DIRECTIONS FOR THIS TASK
Reproduce the listing verbatim.

--- --- ---

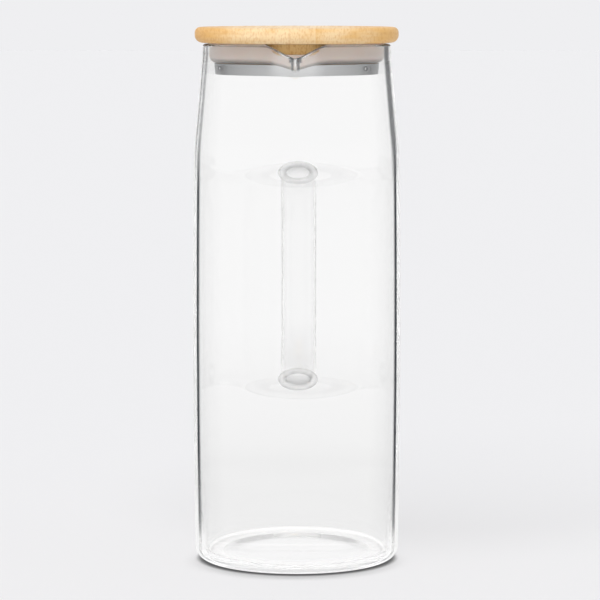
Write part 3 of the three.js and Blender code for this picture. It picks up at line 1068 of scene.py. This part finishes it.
class MakeStage(JugOperator):
    """Makes the camera, the floor and the light"""

    bl_idname = "jug.make_stage"
    bl_label = "Stage"

    def execute(self, context):
        scene = context.scene
        stage = scene.jug_stage
        camera = bpy.data.objects.new("camera", bpy.data.cameras.new("camera"))
        scene.collection.objects.link(camera)
        turn = Matrix.Rotation(stage.camera_turn, 4, "Z")
        camera.location = turn @ Vector((stage.camera_aside, -stage.camera_distance, stage.camera_height))
        camera.rotation_euler = Euler((math.radians(90) - stage.camera_pitch, 0, stage.camera_turn))
        camera.data.lens = stage.lens
        camera.data.clip_end = stage.camera_reach
        scene.camera = camera
        add_lamp("soft_lamp", stage.sun_level, stage.sun_height, stage.sun_aside, stage.sun_width)
        add_lamp("low_lamp", stage.fill_level, stage.fill_height, 0, stage.sun_width)
        light_world(stage)
        make_floor(stage)
        scene.view_settings.view_transform = "Standard"
        scene.cycles.max_bounces = 32
        scene.cycles.transmission_bounces = 32
        scene.cycles.glossy_bounces = 16
        scene.cycles.transparent_max_bounces = 32
        return {"FINISHED"}


PIECE_OPERATORS = [MakeWall, MakeHandle, MakeDisc, MakePlug, MakeSeal, MakeBand, MakeRivets]
OPERATORS = [MakeStage, MakeMaterials, *PIECE_OPERATORS]


class JugPanel(bpy.types.Panel):
    """Lists the sizes, the colours and the operators"""

    bl_idname = "VIEW3D_PT_jug"
    bl_label = "Glass Jug"
    bl_space_type = "VIEW_3D"
    bl_region_type = "UI"
    bl_category = "Jug"

    def draw(self, context):
        layout = self.layout
        for attribute in SETTINGS:
            group = getattr(context.scene, attribute)
            column = layout.column(align=True)
            for name in group.__annotations__:
                column.prop(group, name, text=name.replace("_", " ").capitalize())
        for operator in OPERATORS:
            layout.operator(operator.bl_idname)


SETTINGS = {
    "jug_glass": JugGlassSizes,
    "jug_handle": JugHandleSizes,
    "jug_lid": JugLidSizes,
    "jug_finishes": JugFinishes,
    "jug_stage": JugStageSizes,
}


def register():
    for cls in (*SETTINGS.values(), *OPERATORS, JugPanel):
        bpy.utils.register_class(cls)
    for attribute, group in SETTINGS.items():
        setattr(bpy.types.Scene, attribute, PointerProperty(type=group))


def unregister():
    for attribute in SETTINGS:
        delattr(bpy.types.Scene, attribute)
    for cls in (JugPanel, *reversed(OPERATORS), *SETTINGS.values()):
        bpy.utils.unregister_class(cls)


def main():
    register()
    for operator in OPERATORS:
        getattr(bpy.ops.jug, operator.bl_idname.removeprefix("jug."))()


if __name__ == "__main__":
    main()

--- --- ---

TASK SOLUTION
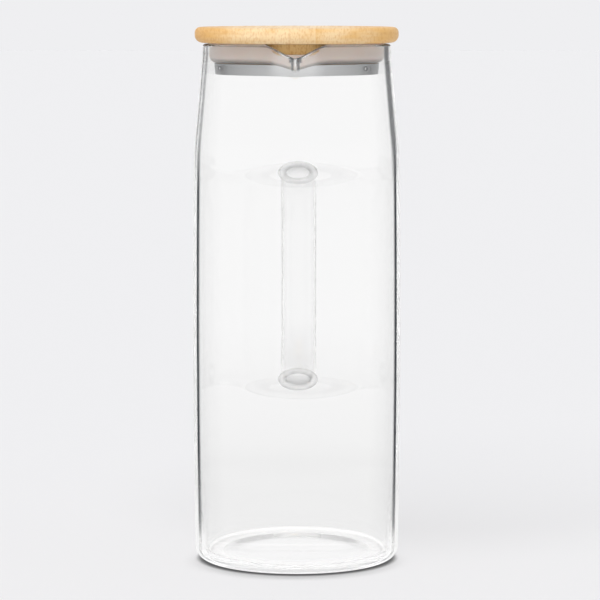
Write part 3 of the three.js and Blender code for this picture. It picks up at line 1068 of scene.py. This part finishes it.
class MakeStage(JugOperator):
    """Makes the camera, the floor and the light"""

    bl_idname = "jug.make_stage"
    bl_label = "Stage"

    def execute(self, context):
        scene = context.scene
        stage = scene.jug_stage
        camera = bpy.data.objects.new("camera", bpy.data.cameras.new("camera"))
        scene.collection.objects.link(camera)
        turn = Matrix.Rotation(stage.camera_turn, 4, "Z")
        camera.location = turn @ Vector((stage.camera_aside, -stage.camera_distance, stage.camera_height))
        camera.rotation_euler = Euler((math.radians(90) - stage.camera_pitch, 0, stage.camera_turn))
        camera.data.lens = stage.lens
        camera.data.clip_end = stage.camera_reach
        scene.camera = camera
        add_lamp("soft_lamp", stage.sun_level, stage.sun_height, stage.sun_aside, stage.sun_width)
        add_lamp("low_lamp", stage.fill_level, stage.fill_height, 0, stage.sun_width)
        light_world(stage)
        make_floor(stage)
        scene.view_settings.view_transform = "Standard"
        scene.cycles.max_bounces = 32
        scene.cycles.transmission_bounces = 32
        scene.cycles.glossy_bounces = 16
        scene.cycles.transparent_max_bounces = 32
        return {"FINISHED"}


PIECE_OPERATORS = [MakeWall, MakeHandle, MakeDisc, MakePlug, MakeSeal, MakeBand, MakeRivets]
OPERATORS = [MakeStage, MakeMaterials, *PIECE_OPERATORS]


class JugPanel(bpy.types.Panel):
    """Lists the sizes, the colours and the operators"""

    bl_idname = "VIEW3D_PT_jug"
    bl_label = "Glass Jug"
    bl_space_type = "VIEW_3D"
    bl_region_type = "UI"
    bl_category = "Jug"

    def draw(self, context):
        layout = self.layout
        for attribute in SETTINGS:
            group = getattr(context.scene, attribute)
            column = layout.column(align=True)
            for name in group.__annotations__:
                column.prop(group, name, text=name.replace("_", " ").capitalize())
        for operator in OPERATORS:
            layout.operator(operator.bl_idname)


SETTINGS = {
    "jug_glass": JugGlassSizes,
    "jug_handle": JugHandleSizes,
    "jug_lid": JugLidSizes,
    "jug_finishes": JugFinishes,
    "jug_stage": JugStageSizes,
}


def register():
    for cls in (*SETTINGS.values(), *OPERATORS, JugPanel):
        bpy.utils.register_class(cls)
    for attribute, group in SETTINGS.items():
        setattr(bpy.types.Scene, attribute, PointerProperty(type=group))


def unregister():
    for attribute in SETTINGS:
        delattr(bpy.types.Scene, attribute)
    for cls in (JugPanel, *reversed(OPERATORS), *SETTINGS.values()):
        bpy.utils.unregister_class(cls)


def main():
    register()
    for operator in OPERATORS:
        getattr(bpy.ops.jug, operator.bl_idname.removeprefix("jug."))()


if __name__ == "__main__":
    main()